Instructions to follow:
Will you give every entry again exactly as it stands?

Listed entries:

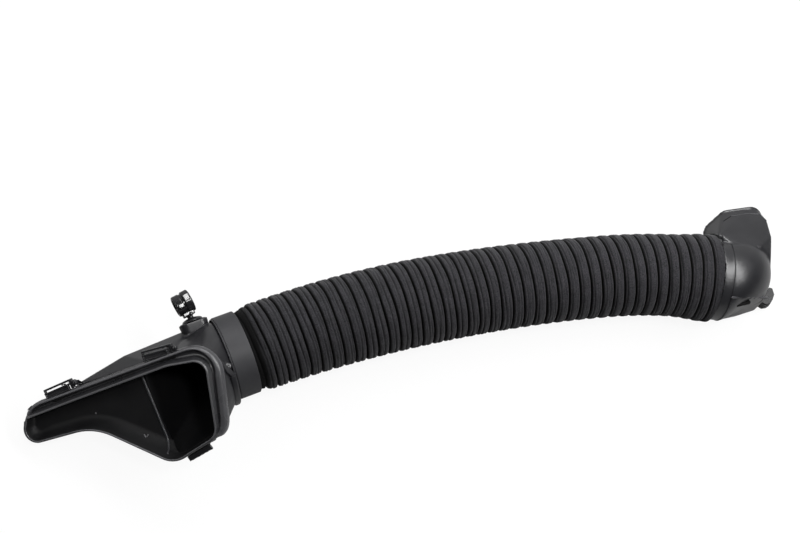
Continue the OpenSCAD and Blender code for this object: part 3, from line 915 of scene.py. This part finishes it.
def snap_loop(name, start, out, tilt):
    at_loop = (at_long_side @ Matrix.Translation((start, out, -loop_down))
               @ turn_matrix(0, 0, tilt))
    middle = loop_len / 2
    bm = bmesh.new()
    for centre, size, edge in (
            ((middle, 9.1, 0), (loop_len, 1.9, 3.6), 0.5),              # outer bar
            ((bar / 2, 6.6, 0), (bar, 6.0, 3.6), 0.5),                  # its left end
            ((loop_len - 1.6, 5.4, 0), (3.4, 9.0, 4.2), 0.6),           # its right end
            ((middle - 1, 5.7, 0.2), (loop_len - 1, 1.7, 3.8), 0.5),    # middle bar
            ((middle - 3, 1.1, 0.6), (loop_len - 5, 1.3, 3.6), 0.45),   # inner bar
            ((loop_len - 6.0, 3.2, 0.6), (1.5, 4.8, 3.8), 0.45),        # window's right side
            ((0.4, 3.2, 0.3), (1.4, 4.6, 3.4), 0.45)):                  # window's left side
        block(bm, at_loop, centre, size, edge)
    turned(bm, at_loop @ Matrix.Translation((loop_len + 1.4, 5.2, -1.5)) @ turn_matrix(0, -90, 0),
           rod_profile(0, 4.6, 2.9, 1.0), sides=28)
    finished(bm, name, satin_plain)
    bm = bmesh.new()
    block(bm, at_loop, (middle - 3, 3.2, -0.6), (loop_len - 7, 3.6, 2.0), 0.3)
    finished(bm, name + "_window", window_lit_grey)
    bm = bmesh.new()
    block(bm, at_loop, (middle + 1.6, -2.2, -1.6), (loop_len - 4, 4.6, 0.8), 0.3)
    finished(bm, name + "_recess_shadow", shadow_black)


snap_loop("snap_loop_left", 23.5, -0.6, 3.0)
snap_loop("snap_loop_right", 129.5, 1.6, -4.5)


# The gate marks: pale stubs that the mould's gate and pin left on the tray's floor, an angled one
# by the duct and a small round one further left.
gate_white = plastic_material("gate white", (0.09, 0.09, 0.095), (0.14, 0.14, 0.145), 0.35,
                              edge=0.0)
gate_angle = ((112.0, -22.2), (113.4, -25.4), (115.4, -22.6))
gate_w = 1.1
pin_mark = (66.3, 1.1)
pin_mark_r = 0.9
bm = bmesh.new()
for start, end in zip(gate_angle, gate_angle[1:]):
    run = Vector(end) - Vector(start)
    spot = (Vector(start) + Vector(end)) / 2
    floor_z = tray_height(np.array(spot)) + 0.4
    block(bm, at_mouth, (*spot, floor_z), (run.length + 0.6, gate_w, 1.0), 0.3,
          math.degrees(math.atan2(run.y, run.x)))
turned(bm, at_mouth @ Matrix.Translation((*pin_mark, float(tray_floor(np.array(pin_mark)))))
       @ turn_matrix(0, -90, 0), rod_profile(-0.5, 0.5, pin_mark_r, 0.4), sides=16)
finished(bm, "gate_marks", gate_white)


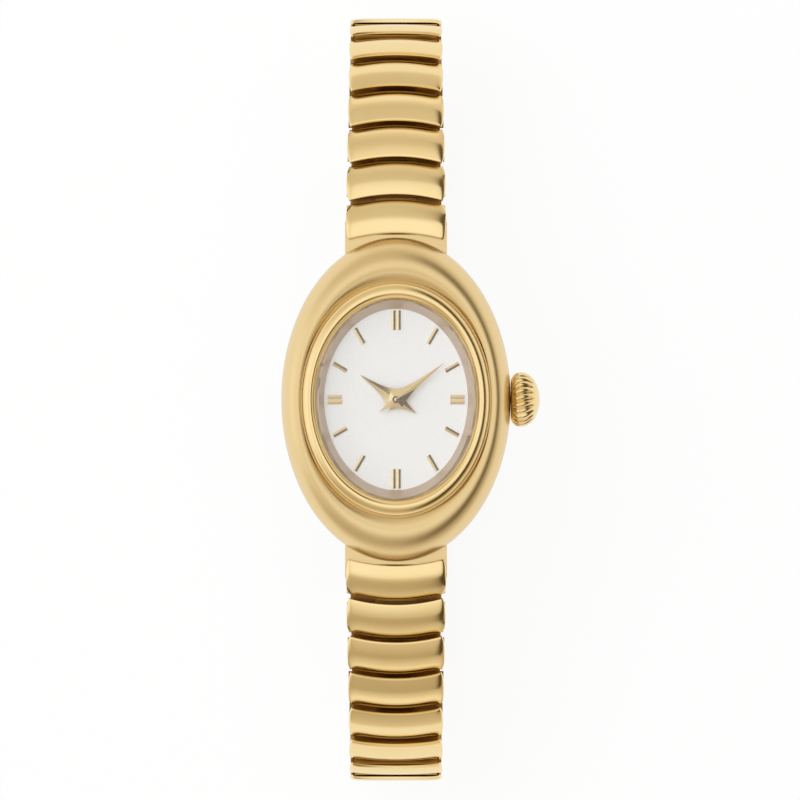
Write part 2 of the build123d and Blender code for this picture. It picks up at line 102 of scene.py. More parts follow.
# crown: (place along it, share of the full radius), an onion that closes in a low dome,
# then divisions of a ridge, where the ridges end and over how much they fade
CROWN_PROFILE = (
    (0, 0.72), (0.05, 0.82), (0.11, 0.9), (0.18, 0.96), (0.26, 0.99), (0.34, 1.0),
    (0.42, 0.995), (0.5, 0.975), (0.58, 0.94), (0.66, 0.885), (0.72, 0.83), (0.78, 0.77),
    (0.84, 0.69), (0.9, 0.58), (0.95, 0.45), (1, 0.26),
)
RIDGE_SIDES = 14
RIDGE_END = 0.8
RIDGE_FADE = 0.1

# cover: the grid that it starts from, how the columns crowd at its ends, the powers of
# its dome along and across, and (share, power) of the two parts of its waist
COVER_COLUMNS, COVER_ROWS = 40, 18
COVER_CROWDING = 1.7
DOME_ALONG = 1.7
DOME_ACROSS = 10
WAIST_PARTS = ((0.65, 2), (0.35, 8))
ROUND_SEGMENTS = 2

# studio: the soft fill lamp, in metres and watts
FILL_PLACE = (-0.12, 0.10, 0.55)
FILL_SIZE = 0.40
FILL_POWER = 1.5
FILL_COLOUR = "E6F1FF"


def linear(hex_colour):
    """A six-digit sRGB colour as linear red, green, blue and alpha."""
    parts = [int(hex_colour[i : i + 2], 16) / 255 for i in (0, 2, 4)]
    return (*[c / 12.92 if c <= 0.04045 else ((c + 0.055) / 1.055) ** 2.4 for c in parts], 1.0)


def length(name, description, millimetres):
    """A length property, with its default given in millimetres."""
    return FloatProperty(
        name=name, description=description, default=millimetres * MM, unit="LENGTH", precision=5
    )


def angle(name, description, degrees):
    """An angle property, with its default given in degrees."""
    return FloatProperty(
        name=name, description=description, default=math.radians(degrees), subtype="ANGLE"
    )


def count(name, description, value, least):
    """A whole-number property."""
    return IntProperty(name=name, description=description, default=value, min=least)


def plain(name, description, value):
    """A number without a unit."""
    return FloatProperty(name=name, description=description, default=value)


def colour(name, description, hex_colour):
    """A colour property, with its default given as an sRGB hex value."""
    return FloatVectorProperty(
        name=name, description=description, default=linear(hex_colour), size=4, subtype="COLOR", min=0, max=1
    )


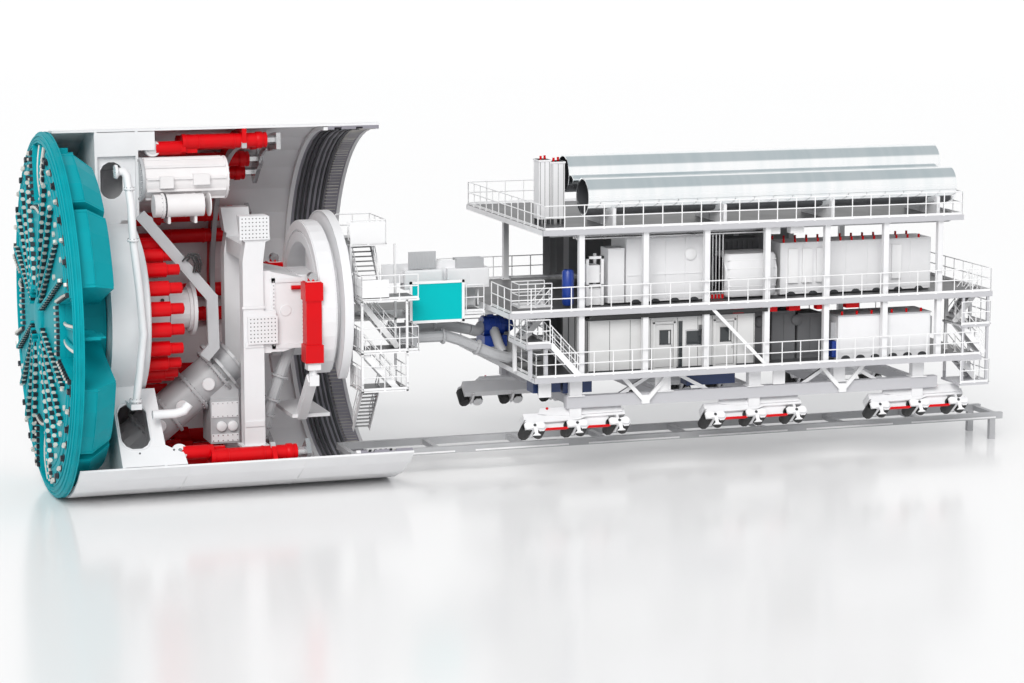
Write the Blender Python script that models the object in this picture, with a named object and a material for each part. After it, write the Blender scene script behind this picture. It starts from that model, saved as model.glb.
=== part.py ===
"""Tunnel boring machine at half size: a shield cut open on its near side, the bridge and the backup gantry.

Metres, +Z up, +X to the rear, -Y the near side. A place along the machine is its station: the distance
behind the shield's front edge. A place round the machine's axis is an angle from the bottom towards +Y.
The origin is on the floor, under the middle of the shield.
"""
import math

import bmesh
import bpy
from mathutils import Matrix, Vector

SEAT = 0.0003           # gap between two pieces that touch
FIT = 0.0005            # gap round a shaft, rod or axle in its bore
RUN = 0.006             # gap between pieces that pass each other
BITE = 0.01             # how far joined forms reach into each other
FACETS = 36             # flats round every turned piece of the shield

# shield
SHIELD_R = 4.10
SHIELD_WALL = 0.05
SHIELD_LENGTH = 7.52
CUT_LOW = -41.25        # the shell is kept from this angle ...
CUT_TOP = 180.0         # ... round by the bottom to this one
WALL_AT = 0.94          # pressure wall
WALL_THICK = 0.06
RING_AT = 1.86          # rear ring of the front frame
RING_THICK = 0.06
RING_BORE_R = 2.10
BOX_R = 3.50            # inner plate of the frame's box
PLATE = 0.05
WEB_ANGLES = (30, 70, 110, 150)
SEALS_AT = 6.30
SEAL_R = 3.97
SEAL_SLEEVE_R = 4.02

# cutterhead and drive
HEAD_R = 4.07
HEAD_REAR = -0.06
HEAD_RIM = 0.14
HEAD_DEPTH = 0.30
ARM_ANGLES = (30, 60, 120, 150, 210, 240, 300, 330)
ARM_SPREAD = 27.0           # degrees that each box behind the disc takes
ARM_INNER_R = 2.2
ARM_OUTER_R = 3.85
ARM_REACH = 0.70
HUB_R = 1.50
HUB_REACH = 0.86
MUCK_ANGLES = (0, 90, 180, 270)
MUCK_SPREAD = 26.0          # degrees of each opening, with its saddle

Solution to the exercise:
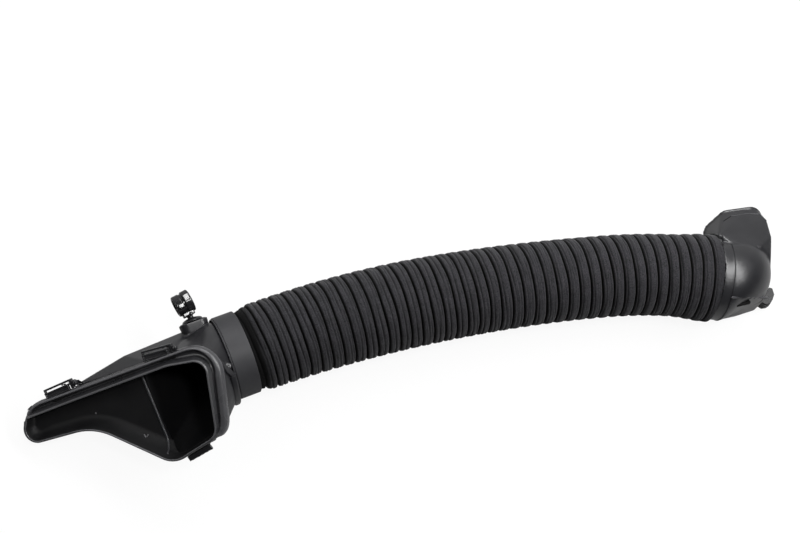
Continue the OpenSCAD and Blender code for this object: part 3, from line 915 of scene.py. This part finishes it.
def snap_loop(name, start, out, tilt):
    at_loop = (at_long_side @ Matrix.Translation((start, out, -loop_down))
               @ turn_matrix(0, 0, tilt))
    middle = loop_len / 2
    bm = bmesh.new()
    for centre, size, edge in (
            ((middle, 9.1, 0), (loop_len, 1.9, 3.6), 0.5),              # outer bar
            ((bar / 2, 6.6, 0), (bar, 6.0, 3.6), 0.5),                  # its left end
            ((loop_len - 1.6, 5.4, 0), (3.4, 9.0, 4.2), 0.6),           # its right end
            ((middle - 1, 5.7, 0.2), (loop_len - 1, 1.7, 3.8), 0.5),    # middle bar
            ((middle - 3, 1.1, 0.6), (loop_len - 5, 1.3, 3.6), 0.45),   # inner bar
            ((loop_len - 6.0, 3.2, 0.6), (1.5, 4.8, 3.8), 0.45),        # window's right side
            ((0.4, 3.2, 0.3), (1.4, 4.6, 3.4), 0.45)):                  # window's left side
        block(bm, at_loop, centre, size, edge)
    turned(bm, at_loop @ Matrix.Translation((loop_len + 1.4, 5.2, -1.5)) @ turn_matrix(0, -90, 0),
           rod_profile(0, 4.6, 2.9, 1.0), sides=28)
    finished(bm, name, satin_plain)
    bm = bmesh.new()
    block(bm, at_loop, (middle - 3, 3.2, -0.6), (loop_len - 7, 3.6, 2.0), 0.3)
    finished(bm, name + "_window", window_lit_grey)
    bm = bmesh.new()
    block(bm, at_loop, (middle + 1.6, -2.2, -1.6), (loop_len - 4, 4.6, 0.8), 0.3)
    finished(bm, name + "_recess_shadow", shadow_black)


snap_loop("snap_loop_left", 23.5, -0.6, 3.0)
snap_loop("snap_loop_right", 129.5, 1.6, -4.5)


# The gate marks: pale stubs that the mould's gate and pin left on the tray's floor, an angled one
# by the duct and a small round one further left.
gate_white = plastic_material("gate white", (0.09, 0.09, 0.095), (0.14, 0.14, 0.145), 0.35,
                              edge=0.0)
gate_angle = ((112.0, -22.2), (113.4, -25.4), (115.4, -22.6))
gate_w = 1.1
pin_mark = (66.3, 1.1)
pin_mark_r = 0.9
bm = bmesh.new()
for start, end in zip(gate_angle, gate_angle[1:]):
    run = Vector(end) - Vector(start)
    spot = (Vector(start) + Vector(end)) / 2
    floor_z = tray_height(np.array(spot)) + 0.4
    block(bm, at_mouth, (*spot, floor_z), (run.length + 0.6, gate_w, 1.0), 0.3,
          math.degrees(math.atan2(run.y, run.x)))
turned(bm, at_mouth @ Matrix.Translation((*pin_mark, float(tray_floor(np.array(pin_mark)))))
       @ turn_matrix(0, -90, 0), rod_profile(-0.5, 0.5, pin_mark_r, 0.4), sides=16)
finished(bm, "gate_marks", gate_white)


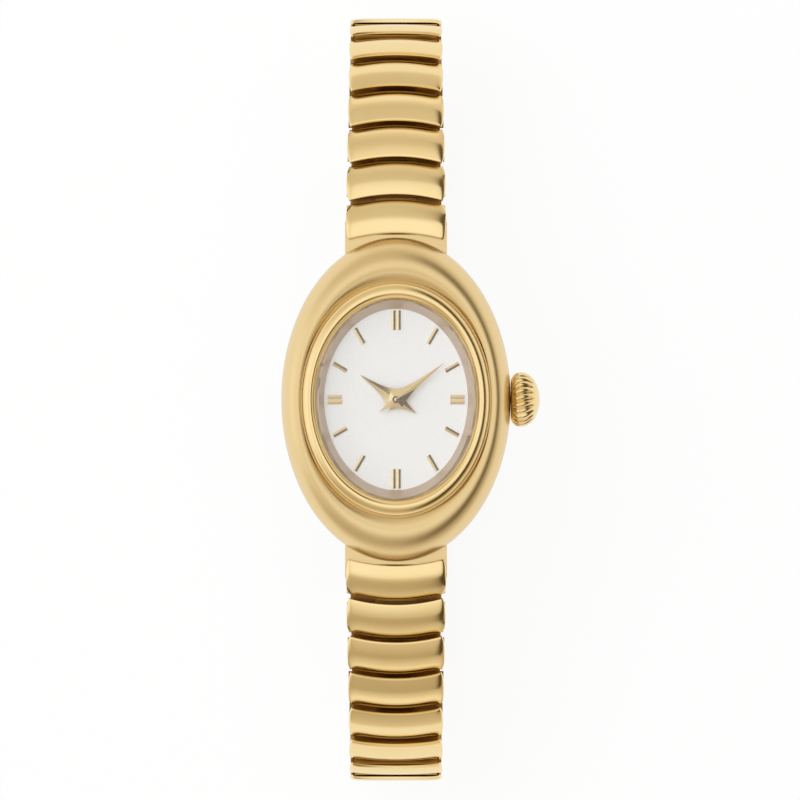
Write part 2 of the build123d and Blender code for this picture. It picks up at line 102 of scene.py. More parts follow.
# crown: (place along it, share of the full radius), an onion that closes in a low dome,
# then divisions of a ridge, where the ridges end and over how much they fade
CROWN_PROFILE = (
    (0, 0.72), (0.05, 0.82), (0.11, 0.9), (0.18, 0.96), (0.26, 0.99), (0.34, 1.0),
    (0.42, 0.995), (0.5, 0.975), (0.58, 0.94), (0.66, 0.885), (0.72, 0.83), (0.78, 0.77),
    (0.84, 0.69), (0.9, 0.58), (0.95, 0.45), (1, 0.26),
)
RIDGE_SIDES = 14
RIDGE_END = 0.8
RIDGE_FADE = 0.1

# cover: the grid that it starts from, how the columns crowd at its ends, the powers of
# its dome along and across, and (share, power) of the two parts of its waist
COVER_COLUMNS, COVER_ROWS = 40, 18
COVER_CROWDING = 1.7
DOME_ALONG = 1.7
DOME_ACROSS = 10
WAIST_PARTS = ((0.65, 2), (0.35, 8))
ROUND_SEGMENTS = 2

# studio: the soft fill lamp, in metres and watts
FILL_PLACE = (-0.12, 0.10, 0.55)
FILL_SIZE = 0.40
FILL_POWER = 1.5
FILL_COLOUR = "E6F1FF"


def linear(hex_colour):
    """A six-digit sRGB colour as linear red, green, blue and alpha."""
    parts = [int(hex_colour[i : i + 2], 16) / 255 for i in (0, 2, 4)]
    return (*[c / 12.92 if c <= 0.04045 else ((c + 0.055) / 1.055) ** 2.4 for c in parts], 1.0)


def length(name, description, millimetres):
    """A length property, with its default given in millimetres."""
    return FloatProperty(
        name=name, description=description, default=millimetres * MM, unit="LENGTH", precision=5
    )


def angle(name, description, degrees):
    """An angle property, with its default given in degrees."""
    return FloatProperty(
        name=name, description=description, default=math.radians(degrees), subtype="ANGLE"
    )


def count(name, description, value, least):
    """A whole-number property."""
    return IntProperty(name=name, description=description, default=value, min=least)


def plain(name, description, value):
    """A number without a unit."""
    return FloatProperty(name=name, description=description, default=value)


def colour(name, description, hex_colour):
    """A colour property, with its default given as an sRGB hex value."""
    return FloatVectorProperty(
        name=name, description=description, default=linear(hex_colour), size=4, subtype="COLOR", min=0, max=1
    )


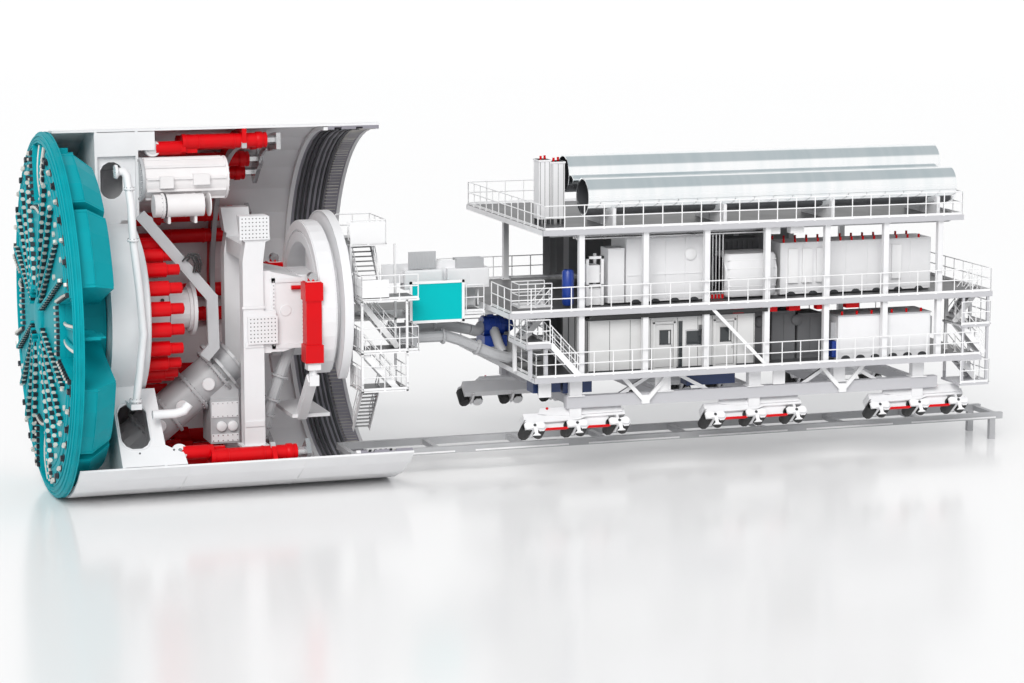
Write the Blender Python script that models the object in this picture, with a named object and a material for each part. After it, write the Blender scene script behind this picture. It starts from that model, saved as model.glb.
=== part.py ===
"""Tunnel boring machine at half size: a shield cut open on its near side, the bridge and the backup gantry.

Metres, +Z up, +X to the rear, -Y the near side. A place along the machine is its station: the distance
behind the shield's front edge. A place round the machine's axis is an angle from the bottom towards +Y.
The origin is on the floor, under the middle of the shield.
"""
import math

import bmesh
import bpy
from mathutils import Matrix, Vector

SEAT = 0.0003           # gap between two pieces that touch
FIT = 0.0005            # gap round a shaft, rod or axle in its bore
RUN = 0.006             # gap between pieces that pass each other
BITE = 0.01             # how far joined forms reach into each other
FACETS = 36             # flats round every turned piece of the shield

# shield
SHIELD_R = 4.10
SHIELD_WALL = 0.05
SHIELD_LENGTH = 7.52
CUT_LOW = -41.25        # the shell is kept from this angle ...
CUT_TOP = 180.0         # ... round by the bottom to this one
WALL_AT = 0.94          # pressure wall
WALL_THICK = 0.06
RING_AT = 1.86          # rear ring of the front frame
RING_THICK = 0.06
RING_BORE_R = 2.10
BOX_R = 3.50            # inner plate of the frame's box
PLATE = 0.05
WEB_ANGLES = (30, 70, 110, 150)
SEALS_AT = 6.30
SEAL_R = 3.97
SEAL_SLEEVE_R = 4.02

# cutterhead and drive
HEAD_R = 4.07
HEAD_REAR = -0.06
HEAD_RIM = 0.14
HEAD_DEPTH = 0.30
ARM_ANGLES = (30, 60, 120, 150, 210, 240, 300, 330)
ARM_SPREAD = 27.0           # degrees that each box behind the disc takes
ARM_INNER_R = 2.2
ARM_OUTER_R = 3.85
ARM_REACH = 0.70
HUB_R = 1.50
HUB_REACH = 0.86
MUCK_ANGLES = (0, 90, 180, 270)
MUCK_SPREAD = 26.0          # degrees of each opening, with its saddle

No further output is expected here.